### SET TASK:
Beginning at the first line of the data, print each line exactly, stopping after the line that contains "points = [vertex.co".

### INFORMATION PROVIDED:

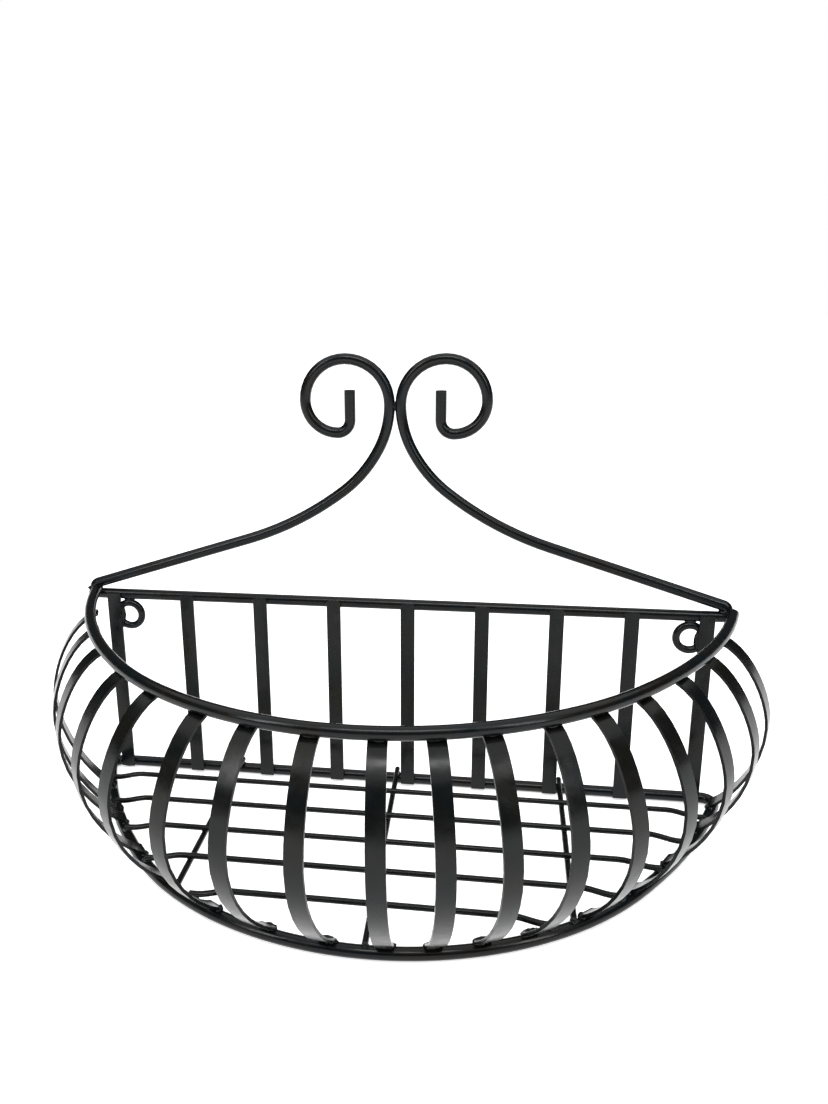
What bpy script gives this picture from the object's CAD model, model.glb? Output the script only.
"""Half-round hanging basket: paint, weld beads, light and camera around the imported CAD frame.

Metres, in the row frame: +X to the right, +Y to the wall, +Z up.
"""

import math

import bmesh
import bpy
import numpy as np
from mathutils import Matrix, Vector, noise
from mathutils.bvhtree import BVHTree


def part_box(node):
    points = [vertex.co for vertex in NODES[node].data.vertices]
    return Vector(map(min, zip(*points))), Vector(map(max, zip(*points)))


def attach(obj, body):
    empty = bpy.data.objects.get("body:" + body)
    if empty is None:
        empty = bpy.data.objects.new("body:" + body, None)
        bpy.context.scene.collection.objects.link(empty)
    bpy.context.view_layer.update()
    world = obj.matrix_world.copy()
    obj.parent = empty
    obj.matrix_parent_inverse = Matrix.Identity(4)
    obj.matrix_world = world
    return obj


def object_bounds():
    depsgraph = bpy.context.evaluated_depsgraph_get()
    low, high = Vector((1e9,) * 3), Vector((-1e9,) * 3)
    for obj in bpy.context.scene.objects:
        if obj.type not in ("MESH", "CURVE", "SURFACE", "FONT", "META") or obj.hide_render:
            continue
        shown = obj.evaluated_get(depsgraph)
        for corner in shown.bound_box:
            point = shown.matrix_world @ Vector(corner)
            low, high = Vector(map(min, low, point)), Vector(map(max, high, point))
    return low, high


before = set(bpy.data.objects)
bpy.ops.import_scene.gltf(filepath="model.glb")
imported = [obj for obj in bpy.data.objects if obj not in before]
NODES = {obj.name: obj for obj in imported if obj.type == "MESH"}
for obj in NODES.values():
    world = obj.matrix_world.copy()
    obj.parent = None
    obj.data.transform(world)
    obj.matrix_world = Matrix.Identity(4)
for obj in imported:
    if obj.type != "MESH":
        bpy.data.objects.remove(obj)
cad_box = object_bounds()

MM = 0.001


# ---- What the pieces are, from the frame ----
def names(start):
    return sorted(n for n in NODES if n.startswith(start))


RODS = ["top_rail", "rim_hoop", "base_frame", "scroll_left", "scroll_right"]
EYES = names("eye_")
BARS = names("back_bar_")
RIBS = names("rib_")
CROSS_WIRES = names("cross_wire_")
LONG_WIRES = names("floor_wire_")

rail_low, rail_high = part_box("top_rail")
rail_mid = (rail_low + rail_high) / 2
ROD_R = (rail_high.z - rail_low.z) / 2


# ---- Paint ----
PATCH_SIZE = 22 * MM
SHEEN_SIZE = 7 * MM
LUMP_SIZE = 6 * MM
PEEL_SIZE = 1.2 * MM
PEEL_DEPTH = 0.012 * MM
PAINT_SPECULAR = 0.2
BUMP_STRENGTH = 0.5


def shader(name):
    material = bpy.data.materials.new(name)
    material.use_nodes = True
    return material, material.node_tree.nodes, material.node_tree.links


def noise_node(nodes, links, coords, size, detail=3.0, rough=0.55):
    node = nodes.new("ShaderNodeTexNoise")
    node.inputs["Scale"].default_value = 1 / size
    node.inputs["Detail"].default_value = detail
    node.inputs["Roughness"].default_value = rough
    links.new(coords, node.inputs["Vector"])
    return node.outputs["Fac"]


def ramp(nodes, links, value, stops):
    node = nodes.new("ShaderNodeValToRGB")
    band = node.color_ramp
    while len(band.elements) < len(stops):
        band.elements.new(0.5)
    for element, (place, colour) in zip(band.elements, stops):
        element.position = place
        element.color = (*colour, 1) if len(colour) == 3 else colour
    links.new(value, node.inputs["Fac"])
    return node.outputs["Color"]


def bump(nodes, links, height, depth, strength, under=None):
    node = nodes.new("ShaderNodeBump")
    node.inputs["Distance"].default_value = depth
    node.inputs["Strength"].default_value = strength
    links.new(height, node.inputs["Height"])
    if under is not None:
        links.new(under, node.inputs["Normal"])
    return node.outputs["Normal"]


def paint(name, cool, warm, rough_low, rough_high, lump_depth):
    """Black satin paint brushed or dipped on steel: faint tint patches, uneven gloss, orange peel and lumps."""
    material, nodes, links = shader(name)
    coat = nodes["Principled BSDF"]
    coords = nodes.new("ShaderNodeTexCoord").outputs["Object"]
    patches = noise_node(nodes, links, coords, PATCH_SIZE, 2.0)
    tint = ramp(nodes, links, patches, [(0.36, cool), (0.64, warm)])
    links.new(tint, coat.inputs["Base Color"])
    sheen_map = noise_node(nodes, links, coords, SHEEN_SIZE, 4.0)
    gloss = ramp(nodes, links, sheen_map, [(0.3, (rough_low,) * 3), (0.7, (rough_high,) * 3)])
    links.new(gloss, coat.inputs["Roughness"])
    lumps = bump(nodes, links, noise_node(nodes, links, coords, LUMP_SIZE, 2.0), lump_depth, BUMP_STRENGTH)
    peel = bump(nodes, links, noise_node(nodes, links, coords, PEEL_SIZE, 2.0), PEEL_DEPTH, BUMP_STRENGTH, lumps)
    links.new(peel, coat.inputs["Normal"])
    coat.inputs["Specular IOR Level"].default_value = PAINT_SPECULAR
    return material


ROD_PAINT = paint("rod_paint", (0.0022, 0.0042, 0.0056), (0.0050, 0.0044, 0.0036), 0.14, 0.28, 0.12 * MM)
STRIP_PAINT = paint("strip_paint", (0.0026, 0.0038, 0.0044), (0.0048, 0.0046, 0.0037), 0.15, 0.3, 0.1 * MM)
WIRE_PAINT = paint("wire_paint", (0.0022, 0.003, 0.0034), (0.0036, 0.0036, 0.0032), 0.2, 0.34, 0.06 * MM)
WELD_PAINT = paint("weld_paint", (0.0022, 0.004, 0.0052), (0.005, 0.0044, 0.0036), 0.12, 0.28, 0.2 * MM)


JOIN_REACH = 0.002 * MM
SHARP_ANGLE = 50


def soften(node, edge):
    """Joins the facets of a CAD mesh, shades them as one surface and rounds its sharp edges."""
    mesh = node.data
    mesh.attributes.remove(mesh.attributes["custom_normal"])
    mesh.shade_smooth()
    join = node.modifiers.new("join", "WELD")
    join.merge_threshold = JOIN_REACH
    rounding = node.modifiers.new("rounding", "BEVEL")
    rounding.width = edge
    rounding.segments = 2
    rounding.limit_method = "ANGLE"
    rounding.angle_limit = math.radians(SHARP_ANGLE)
    rounding.harden_normals = True


def finish_nodes(members, material, edge):
    for name in members:
        soften(NODES[name], edge)
        NODES[name].data.materials.clear()
        NODES[name].data.materials.append(material)


finish_nodes(RODS + EYES, ROD_PAINT, 0.35 * MM)
finish_nodes(BARS + RIBS, STRIP_PAINT, 0.3 * MM)
finish_nodes(CROSS_WIRES + LONG_WIRES, WIRE_PAINT, 0.2 * MM)


# ---- Weld beads, found where two nodes come within WELD_REACH of each other. The rim's ends lie further
# from the upper rail than that, so they have none. ----
WELD_REACH = 0.4 * MM
SAMPLE_STEP = 0.5 * MM
ONE_WELD = 13 * MM
RIPPLE_LENGTH = 0.35 * MM
FEWEST_POINTS = 3
BEAD_KINDS = [
    # piece, starts of its two nodes' names, growth along, across and out of the contact
    ("welds_rib_heads", ("rib_", "rim_hoop"), (0.5, 0.8, 1.3)),
    ("welds_rib_feet", ("rib_", "base_frame"), (0.7, 1.3, 1.9)),
    ("welds_bars", ("back_bar_", "top_rail"), (0.6, 0.9, 1.3)),
    ("welds_bars", ("back_bar_", "base_frame"), (0.6, 0.9, 1.2)),
    ("welds_floor", ("cross_wire_", "base_frame"), (0.9, 0.9, 1.2)),
    ("welds_floor", ("cross_wire_", "floor_wire_"), (0.5, 0.5, 0.8)),
    ("welds_floor", ("floor_wire_", "base_frame"), (1.2, 1.2, 1.5)),
    ("welds_scroll", ("scroll_left", "scroll_right"), (0.8, 1.4, 1.6)),
    ("welds_scroll", ("scroll_", "top_rail"), (1.6, 1.6, 1.6)),
    ("welds_eyes", ("eye_", "back_bar_"), (0.8, 1.2, 1.2)),
    ("welds_eyes", ("eye_", "top_rail"), (1.0, 1.2, 1.3)),
]


def triangles(name):
    node = NODES[name]
    node.data.calc_loop_triangles()
    spots = np.array([node.matrix_world @ v.co for v in node.data.vertices])
    return spots[[tuple(t.vertices) for t in node.data.loop_triangles]]


def tree_of(name):
    corners = triangles(name)
    faces = np.arange(len(corners) * 3).reshape(-1, 3)
    return BVHTree.FromPolygons(corners.reshape(-1, 3).tolist(), faces.tolist())


def samples(name, low, high):
    """Points all over the part of a node's surface that lies inside a box."""
    found = []
    for triangle in triangles(name):
        if (triangle.max(axis=0) < low).any() or (triangle.min(axis=0) > high).any():
            continue
        sides = [np.linalg.norm(triangle[(k + 2) % 3] - triangle[(k + 1) % 3]) for k in range(3)]
        tip, left, right = np.roll(triangle, -int(np.argmin(sides)), axis=0)
        along = np.linspace(0, 1, 2 + int(max(sides) / SAMPLE_STEP))[:, None, None]
        across = np.linspace(0, 1, 2 + int(min(sides) / SAMPLE_STEP))[None, :, None]
        found.append((tip + along * (left - tip + across * (right - left))).reshape(-1, 3))
    spots = np.concatenate(found) if found else np.zeros((0, 3))
    return spots[((spots >= low) & (spots <= high)).all(axis=1)]


def contacts(first, second, tree):
    """Places where two nodes are welded, each as an array of points."""
    (low_a, high_a), (low_b, high_b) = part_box(first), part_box(second)
    low = np.maximum(low_a, low_b) - WELD_REACH
    high = np.minimum(high_a, high_b) + WELD_REACH
    if (low > high).any():
        return []
    groups = []
    for spot in samples(first, low, high):
        if tree.find_nearest(Vector(spot), WELD_REACH)[0] is None:
            continue
        near = [g for g in groups if np.linalg.norm(g[0] - spot) < ONE_WELD]
        if near:
            near[0].append(spot)
        else:
            groups.append([spot])
    return [np.array(g) for g in groups if len(g) >= FEWEST_POINTS]


def add_bead(mesh, spots, growth, seed):
    """A lumpy, rippled bead laid along a contact."""
    middle = spots.mean(axis=0)
    axes = np.linalg.svd(spots - middle, full_matrices=False)[2]
    reach = (spots - middle) @ axes.T
    middle = middle + axes.T @ ((reach.max(axis=0) + reach.min(axis=0)) / 2)
    half = np.ptp(reach, axis=0) / 2 + np.array(growth) * MM
    ball = bmesh.ops.create_icosphere(mesh, subdivisions=3, radius=1)["verts"]
    shift = Vector((seed * 3.7, seed * 1.3, seed * 2.1))
    for vert in ball:
        unit = vert.co.copy()
        lump = 1 + 0.2 * noise.noise(unit * 1.6 + shift) + 0.1 * noise.noise(unit * 4.2 + shift)
        ripple = 1 + 0.07 * math.cos(unit.x * half[0] / RIPPLE_LENGTH)
        size = Vector((half[0] * lump, half[1] * lump * ripple, half[2] * lump * ripple))
        vert.co = Vector(middle + axes.T @ np.array([unit.x * size.x, unit.y * size.y, unit.z * size.z]))


def lay_beads():
    beads = {}
    trees = {}
    seed = 1
    for piece, (start_a, start_b), growth in BEAD_KINDS:
        mesh = beads.setdefault(piece, bmesh.new())
        for first in names(start_a):
            for second in names(start_b):
                if second not in trees:
                    trees[second] = tree_of(second)
                for spots in contacts(first, second, trees[second]):
                    add_bead(mesh, spots, growth, seed)
                    seed += 1
    for piece, mesh in beads.items():
        data = bpy.data.meshes.new(piece)
        bmesh.ops.recalc_face_normals(mesh, faces=mesh.faces)
        mesh.to_mesh(data)
        mesh.free()
        data.shade_smooth()
        data.materials.append(WELD_PAINT)
        welds = bpy.data.objects.new(piece, data)
        bpy.context.collection.objects.link(welds)
        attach(welds, "root")


lay_beads()


# ---- Stage: a light table, so the floor stays white and shadows stay faint ----
FLOOR_GLOW = 0.6
FLOOR_SIDE = 40
FLOOR_DROP = 0.3 * MM


def stage_material():
    material, nodes, links = shader("stage")
    coat = nodes["Principled BSDF"]
    coat.inputs["Base Color"].default_value = (0.92, 0.92, 0.92, 1)
    coat.inputs["Roughness"].default_value = 0.9
    coat.inputs["Specular IOR Level"].default_value = 0.1
    coat.inputs["Emission Color"].default_value = (1, 1, 1, 1)
    coat.inputs["Emission Strength"].default_value = FLOOR_GLOW
    return material


def make_floor():
    bpy.ops.mesh.primitive_plane_add(size=FLOOR_SIDE, location=(0, 0, -FLOOR_DROP))
    floor = bpy.context.object
    floor.name = "floor"
    floor.data.materials.append(stage_material())


make_floor()


# ---- Light: a wide soft sky from above, three soft boxes in front, and a plain white surround ----
SKY_STRENGTH = 2.6
SKY_SPREAD = 100
SURROUND_ON_OBJECTS = 0.06


def soft_sky():
    data = bpy.data.lights.new("soft_sky", "SUN")
    data.energy = SKY_STRENGTH
    data.angle = math.radians(SKY_SPREAD)
    bpy.context.collection.objects.link(bpy.data.objects.new("soft_sky", data))


def soft_box(name, place, size, power, look_at):
    data = bpy.data.lights.new(name, "AREA")
    data.shape = "RECTANGLE"
    data.size, data.size_y = size
    data.energy = power
    light = bpy.data.objects.new(name, data)
    light.location = place
    light.rotation_euler = (look_at - Vector(place)).to_track_quat("-Z", "Y").to_euler()
    bpy.context.collection.objects.link(light)


def white_surround():
    world = bpy.data.worlds.new("world")
    world.use_nodes = True
    nodes, links = world.node_tree.nodes, world.node_tree.links
    rays = nodes.new("ShaderNodeLightPath")
    strength = nodes.new("ShaderNodeMapRange")
    strength.inputs["To Min"].default_value = SURROUND_ON_OBJECTS
    strength.inputs["To Max"].default_value = 1.0
    links.new(rays.outputs["Is Camera Ray"], strength.inputs["Value"])
    nodes["Background"].inputs["Color"].default_value = (1, 1, 1, 1)
    links.new(strength.outputs["Result"], nodes["Background"].inputs["Strength"])
    bpy.context.scene.world = world
    bpy.context.scene.view_settings.view_transform = "Standard"


middle = (cad_box[0] + cad_box[1]) / 2
soft_sky()
soft_box("front_left", (-1.3, -1.3, 1.3), (0.3, 1.2), 14, middle)
soft_box("front_right", (1.5, -1.1, 1.2), (0.3, 1.2), 13, middle)
soft_box("top_front", (0.1, -1.0, 1.9), (1.2, 0.3), 14, middle)
white_surround()


# ---- Camera: in front of the basket, a little to its right and above it, looking down ----
CAMERA_FROM_RAIL = Vector((0.0596, -0.4718, 0.1623))
CAMERA_YAW = 8.23
CAMERA_DOWN = 15.06
CAMERA_ROLL = -0.44
CAMERA_LENS = 28.8

camera_data = bpy.data.cameras.new("camera")
camera_data.sensor_fit = "AUTO"
camera_data.sensor_width = 36
camera_data.lens = CAMERA_LENS
camera_data.shift_x = 0.0306
camera_data.shift_y = -0.0056
camera_data.clip_start = 0.01
camera = bpy.data.objects.new("camera", camera_data)
turn = (
    Matrix.Rotation(math.radians(CAMERA_YAW), 4, "Z")
    @ Matrix.Rotation(math.radians(90 - CAMERA_DOWN), 4, "X")
    @ Matrix.Rotation(math.radians(CAMERA_ROLL), 4, "Z")
)
camera.matrix_world = Matrix.Translation(rail_mid + CAMERA_FROM_RAIL) @ turn
bpy.context.collection.objects.link(camera)
bpy.context.scene.camera = camera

### OUTPUT OF THE EXERCISE:
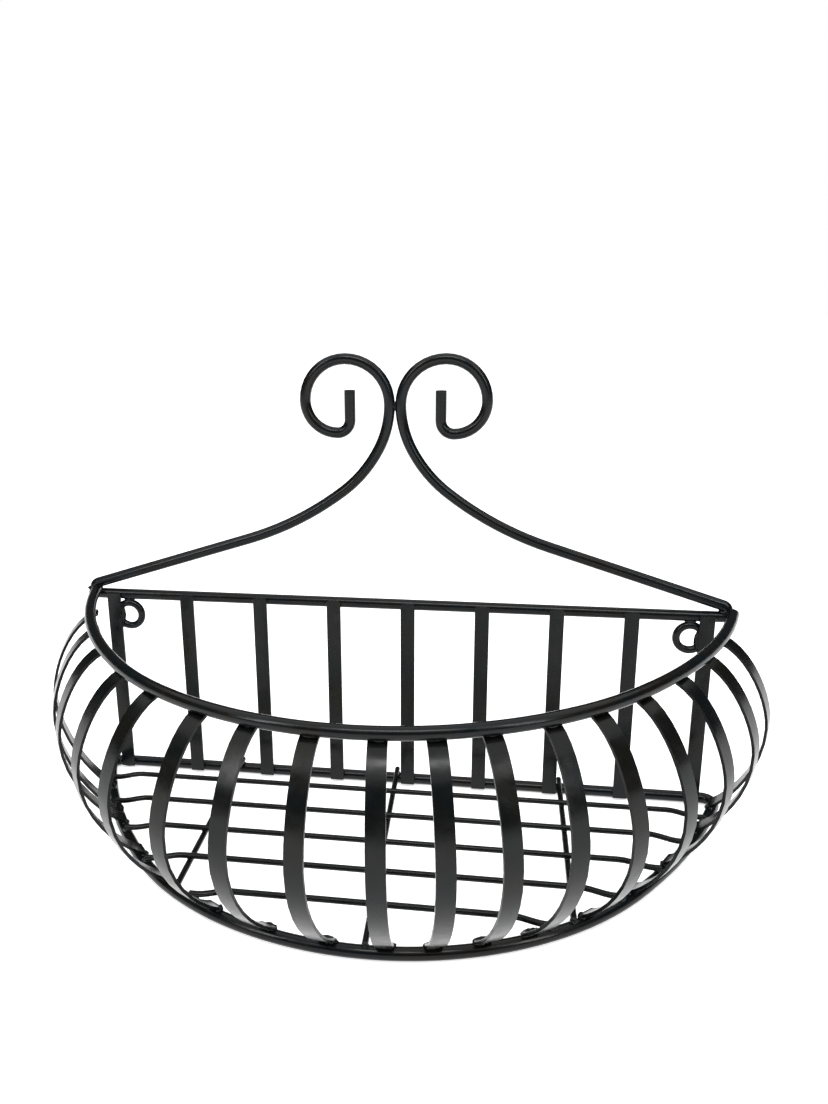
What bpy script gives this picture from the object's CAD model, model.glb? Output the script only.
"""Half-round hanging basket: paint, weld beads, light and camera around the imported CAD frame.

Metres, in the row frame: +X to the right, +Y to the wall, +Z up.
"""

import math

import bmesh
import bpy
import numpy as np
from mathutils import Matrix, Vector, noise
from mathutils.bvhtree import BVHTree


def part_box(node):
    points = [vertex.co for vertex in NODES[node].data.vertices]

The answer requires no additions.